Tendo como critério a adoção da norma mais favorável ao infrator, deve-se aplicar analogicamente, a todos os tributos, o previsto para os crimes de sonegação previdenciária. Assim, ocorre a extinção da punibilidade através declaração e confissão dos tributos devidos antes do inicio da ação fiscal, sem exigência de pagamento ou parcelamento (ANDRADE FILHO, 2001, p. 74).
Igualmente, havendo o pagamento, mesmo que após a denúncia, será extinta a punibilidade como decorrência da aplicação analógica da regra contida no § 2º do art. 9º da lei 10.684, de 2003 (HARADA, 2012, p. 179). Também por meio da aplicação dessa lei, será suspensa a punibilidade em caso de parcelamento do débito tributário, em qualquer fase processual. Nesse caso, ficarão suspensas, também a ação penal e a prescrição (ANDREUCCI, 2013, p. 541).

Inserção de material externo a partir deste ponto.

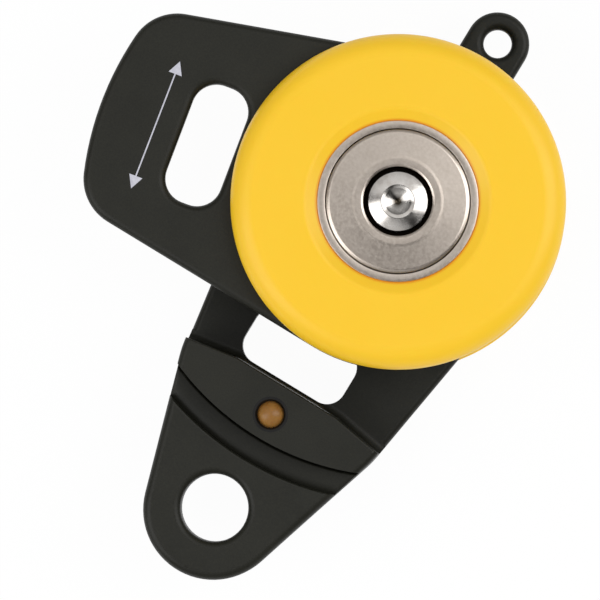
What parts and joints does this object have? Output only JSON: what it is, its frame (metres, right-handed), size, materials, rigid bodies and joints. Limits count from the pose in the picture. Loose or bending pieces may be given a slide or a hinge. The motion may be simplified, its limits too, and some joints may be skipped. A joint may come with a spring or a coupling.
{
  "type": "snatch block",
  "caption": "Side-opening snatch block: a sheave between two cheeks with yellow side discs and steel hub caps; the near cheek swings open and hooks behind a boss on the frame.",
  "frame": {"origin": "on the axle's axis, in the plane of the far side disc's outer face, on which the block lies", "axes": "+Z along the axle towards the cheek that swings, +Y from the head eye towards the small tail eye, +X to the right of the head when seen from +Z with the tail up"},
  "size_m": [0.0859, 0.1169, 0.0338],
  "materials": {
    "black_alloy": "fine-grained satin black coat",
    "yellow_plastic": "moulded, satin",
    "satin_steel": "bead-blasted, with polished edges",
    "bright_steel": "turned and polished",
    "white_liner": "smooth",
    "black_sheave": "hard-anodised, satin",
    "black_cage": "smooth",
    "tan_plastic": "polished"
  },
  "bodies": {
    "frame_body": {"frame": "black_alloy", "lower_disc": "yellow_plastic", "lower_bush": "satin_steel", "lower_liner": "white_liner", "lower_cap": "satin_steel", "axle": "bright_steel", "upper_cap": "satin_steel", "inner_race": "bright_steel", "lower_thrust_ring": "white_liner", "upper_thrust_ring": "white_liner", "detent_barrel": "black_cage", "detent_spring": "bright_steel"},
    "cheek_body": {"swing_cheek": "black_alloy", "upper_disc": "yellow_plastic", "upper_bush": "satin_steel", "upper_liner": "white_liner"},
    "sheave_body": {"sheave": "black_sheave", "outer_race": "bright_steel"},
    "roller_body": {"roller_cage": "black_cage", "rollers": "tan_plastic"},
    "ball_body": {"detent_ball": "tan_plastic"}
  },
  "joints": [
    {"name": "cheek_swing", "type": "hinge", "parent": "frame_body", "child": "cheek_body", "pos_m": [0, 0, 0.0258], "axis": [0, 0, 1], "range_deg": [-20.5, 179.5]},
    {"name": "sheave_spin", "type": "hinge", "parent": "frame_body", "child": "sheave_body", "pos_m": [0, 0, 0.0169], "axis": [0, 0, 1], "continuous": true},
    {"name": "roller_orbit", "type": "hinge", "parent": "frame_body", "child": "roller_body", "pos_m": [0, 0, 0.0169], "axis": [0, 0, 1], "continuous": true},
    {"name": "ball_press", "type": "slide", "parent": "frame_body", "child": "ball_body", "axis": [0, 0, 1], "range_m": [-0.0008, 0], "stiffness_N_per_m": 1500, "springref_m": 0.0005, "deforming": ["detent_spring"]}
  ],
  "couplings": [
    {"joint": "roller_orbit", "follows": "sheave_spin", "ratio": 0.58823}
  ]
}
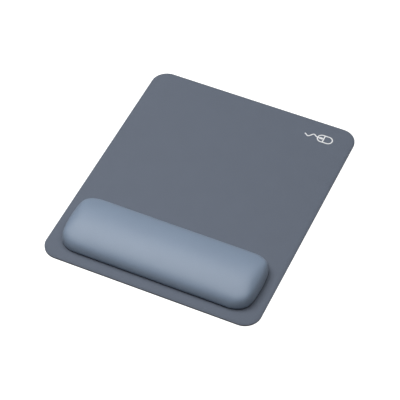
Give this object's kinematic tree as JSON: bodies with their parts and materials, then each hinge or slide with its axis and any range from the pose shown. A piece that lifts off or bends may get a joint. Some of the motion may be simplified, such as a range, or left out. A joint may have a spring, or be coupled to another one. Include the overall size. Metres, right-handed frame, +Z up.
{
  "type": "mouse mat with wrist rest",
  "caption": "Flat rounded-corner mouse mat with a soft, cloth-covered foam wrist rest bonded along its front edge.",
  "frame": {"origin": "on the desk, under the middle of the mat", "axes": "+Z up; +Y from the user towards the back of the mat, so the wrist rest lies along the -Y edge; +X to the user's right"},
  "size_m": [0.2, 0.24, 0.0199],
  "materials": {
    "nonslip_base": "matt dark rubber with a fine raised grip pattern underneath",
    "bond_film": "thin milky hot-melt film",
    "mat_core": "dark closed-cell foam, die-cut edge",
    "mat_cloth": "fine close-knit polyester, blue-grey, matt",
    "white_print": "thin white printed ink",
    "adhesive_pad": "double-sided adhesive pad",
    "wrist_cover": "smooth stretched cover cloth, light blue-grey, soft sheen",
    "backing_sheet": "dark dense foam board",
    "memory_foam": "open-cell slow-recovery polyurethane foam"
  },
  "bodies": {
    "root": {"nonslip_base_sheet": "nonslip_base", "base_bond_film": "bond_film", "mat_core_sheet": "mat_core", "cloth_bond_film": "bond_film", "mat_cloth": "mat_cloth", "printed_mark": "white_print", "wrist_adhesive_pad": "adhesive_pad", "wrist_cover": "wrist_cover", "hem_glue_ring": "bond_film", "wrist_backing_sheet": "backing_sheet", "foam_bond_film": "bond_film", "memory_foam_core": "memory_foam"}
  },
  "joints": []
}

O CP prevê, para os crimes dos artigos 168-A e 337-A, a extinção da punibilidade como uma faculdade atribuída ao juiz nos casos em que os valores devidos, sejam iguais ou inferiores ao estabelecido pela previdência social como o mínimo para o ajuizamento de suas execuções fiscais.
No entanto, não somente nesses crimes, mas em todos os tipos penais, deve ser considerado o princípio da insignificância como filtro de admissibilidade para a intervenção penal. Nos crimes contra a ordem tributária, esse princípio encontra bases concretas nos valores estabelecidos pela fazenda nacional para ajuizamento de execuções fiscais (HARADA, 2012, pg. 97), atualmente fixado em 20 mil reais pela portaria nº 75, de 2012, do Ministério da Fazenda.